Konteks tuturan dalam serat wulangreh adalah petuah, atau pitutur yang disampaikan oleh raja kepada putra-putranya, prajurit, maupun para kawula. Waktunya tentu saja pada masa Sinuhun Pakubuwana IV bertahta (1788-1820).
Dari beberapa karya Pakubuwana IV tersebut, Serat Wulangreh merupakan karya yang sangat terkenal. Wulangreh dapat dimaknai sebagai ajaran untuk mencapai sesuatu. Sesuatu yang dimaksud dalam karya ini adalah laku menuju hidup harmoni atau sempurna di dunia dan di akhirat. Beberapa potongan tembang yang mencerminkan kutipan tersebut, yaitu :
Ngelmu iku kalakone kanthi laku, lekase lawan kas, tegese kas nyantosani, setya budya pangekese durangkara yang artinya ilmu itu bisa dipahami/dikuasai harus dengan cara berusaha keras. Kokohnya budi akan menjauhkan diri dari watak angkara.

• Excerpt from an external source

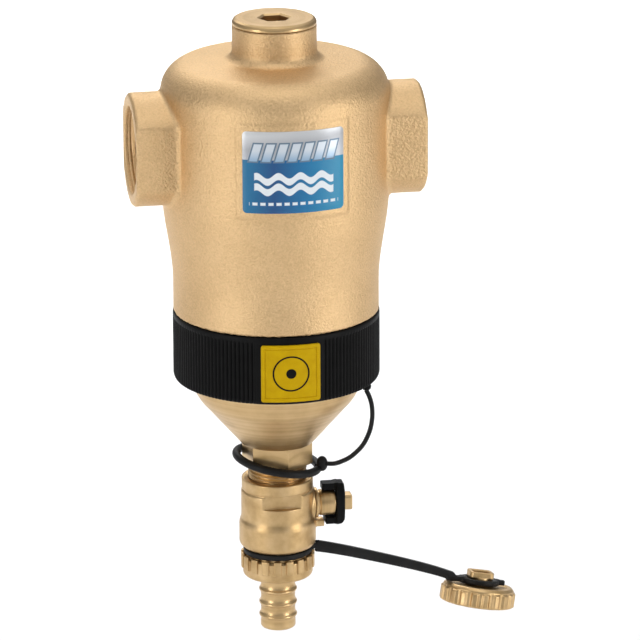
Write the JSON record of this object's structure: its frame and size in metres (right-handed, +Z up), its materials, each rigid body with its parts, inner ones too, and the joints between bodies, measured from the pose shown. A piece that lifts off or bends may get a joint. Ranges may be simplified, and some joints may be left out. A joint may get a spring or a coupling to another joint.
{
  "type": "magnetic system filter",
  "caption": "In-line brass dirt separator with female ports, slide-off magnet ring, mesh element, and a drain valve with hose tail, strap and cap.",
  "frame": {"origin": "where the axis through both pipe ports crosses the vertical body axis", "axes": "+X along the pipe towards the side of the drain valve key, +Y to the back away from the label, +Z up along the body"},
  "size_m": [0.1492, 0.0874, 0.2433],
  "materials": {
    "cast_brass": "sandblasted forged brass, pale gold",
    "turned_brass": "fine-turned brass",
    "label_foil": "printed foil, silver over blue",
    "seal_rubber": "black nitrile",
    "element_plastic": "dark glass-filled nylon",
    "mesh_steel": "woven wire mesh",
    "black_plastic": "fine satin moulding",
    "black_cord": "smooth flexible cord",
    "black_strap": "semi-matte flexible moulding",
    "plate_yellow": "raised yellow plate",
    "ball_chrome": "polished",
    "seat_white": "white fluoropolymer",
    "magnet_metal": "nickel-plated magnet"
  },
  "bodies": {
    "root": {"main_body": "cast_brass", "front_label": "label_foil", "element_frame": "element_plastic", "element_mesh": "mesh_steel", "element_core": "element_plastic", "dirt_chamber": "turned_brass", "chamber_seal": "seal_rubber", "valve_body": "cast_brass", "seat_upper": "seat_white", "seat_lower": "seat_white", "stem_gland": "turned_brass", "stem_seal": "seal_rubber", "tether_cord": "black_cord", "tether_bead": "black_cord", "tether_loop": "black_cord"},
    "magnet_ring": {"ring_shell": "black_plastic", "ring_liner": "black_plastic", "ring_plate": "plate_yellow", "tether_lug": "black_plastic", "magnet_1": "magnet_metal", "magnet_2": "magnet_metal", "magnet_3": "magnet_metal", "magnet_4": "magnet_metal", "magnet_5": "magnet_metal", "magnet_6": "magnet_metal"},
    "plug_lift": {"plug_seal": "seal_rubber"},
    "top_plug": {"top_plug": "turned_brass"},
    "valve_key": {"valve_ball": "ball_chrome", "valve_stem": "turned_brass", "valve_handle": "black_plastic"},
    "hose_tail": {"hose_tail": "turned_brass", "tail_gasket": "seal_rubber"},
    "union_nut": {"union_nut": "turned_brass"},
    "strap_collar": {"strap_collar": "black_strap"},
    "cap_strap": {"cap_strap": "black_strap"},
    "drain_cap": {"drain_cap": "turned_brass", "cap_gasket": "seal_rubber"}
  },
  "joints": [
    {"name": "ring_slide", "type": "slide", "parent": "root", "child": "magnet_ring", "axis": [0, 0, -1], "range_m": [0, 0.032], "deforming": ["tether_cord"]},
    {"name": "plug_rise", "type": "slide", "parent": "root", "child": "plug_lift", "axis": [0, 0, 1], "range_m": [0, 0.009]},
    {"name": "plug_turn", "type": "hinge", "parent": "plug_lift", "child": "top_plug", "pos_m": [0, 0, 0.0487], "axis": [0, 0, 1], "range_deg": [0, 1790]},
    {"name": "valve_turn", "type": "hinge", "parent": "root", "child": "valve_key", "pos_m": [0.02, 0, -0.1451], "axis": [1, 0, 0], "range_deg": [0, 90]},
    {"name": "tail_drop", "type": "slide", "parent": "root", "child": "hose_tail", "axis": [0, 0, -1], "range_m": [0, 0.012]},
    {"name": "nut_turn", "type": "hinge", "parent": "hose_tail", "child": "union_nut", "pos_m": [0, 0, -0.169], "axis": [0, 0, -1], "range_deg": [0, 2385]},
    {"name": "strap_swivel", "type": "hinge", "parent": "root", "child": "strap_collar", "pos_m": [0, 0, -0.1632], "axis": [0, 0, 1], "continuous": true},
    {"name": "strap_bend", "type": "hinge", "parent": "strap_collar", "child": "cap_strap", "pos_m": [0.0184, 0, -0.1636], "axis": [0, 1, 0], "range_deg": [-20, 45], "stiffness_Nm_per_rad": 0.06, "springref_deg": -17.19},
    {"name": "cap_spin", "type": "hinge", "parent": "cap_strap", "child": "drain_cap", "pos_m": [0.0796, 0, -0.1831], "axis": [0.1715, 0.1564, 0.9727], "continuous": true}
  ],
  "couplings": [
    {"joint": "plug_turn", "follows": "plug_rise", "rad_per_m": 3463.7},
    {"joint": "nut_turn", "follows": "tail_drop", "rad_per_m": 3463.7}
  ]
}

Ajaran-ajaran yang ditulis Pakubuwana IV dalam Serat Wulangreh adalah ajaran moral yang berlandaskan ajaran islam. Penyampaian ajaran yang ditawarkan PB IV berbentuk tembang dengan gaya memerintah, menasehati, melarang, dan memberi contoh pada masyarakat umum. 
 Namun pada kenyataanya sekarang ajaran-ajaran yang ditulis oleh Pakubuwana IV sudah jarang ditemui. Sebagai contoh : ajaran diri dan sikap yang diajarkan PB IV sudah hilang di kalangan masyarakat sekarang ini. Banyak masyarakat yang memiliki perilaku negatif demi tercapainya suatu keinginan yang hakiki. Hal ini sangat berlawanan pada ajaran-ajaran yang ditawarkan Pakubuwana IV dalam Serat Wulangreh tersebut. Bukan hanya itu, masyarakat pada umumnya tidak sadar akan adanya Sang Pencipta, sehingga masyarakat banyak yang melakukan hal-hal yang dianggapnya baik, namun pada kenyataannya tidak baik dan merugikan. Hal ini juga sangat berlawanan pada ajaran yang telah diberikan oleh Pakubuwana IV dan menghilangkan kebudayaan di masyarakat ada umumnya.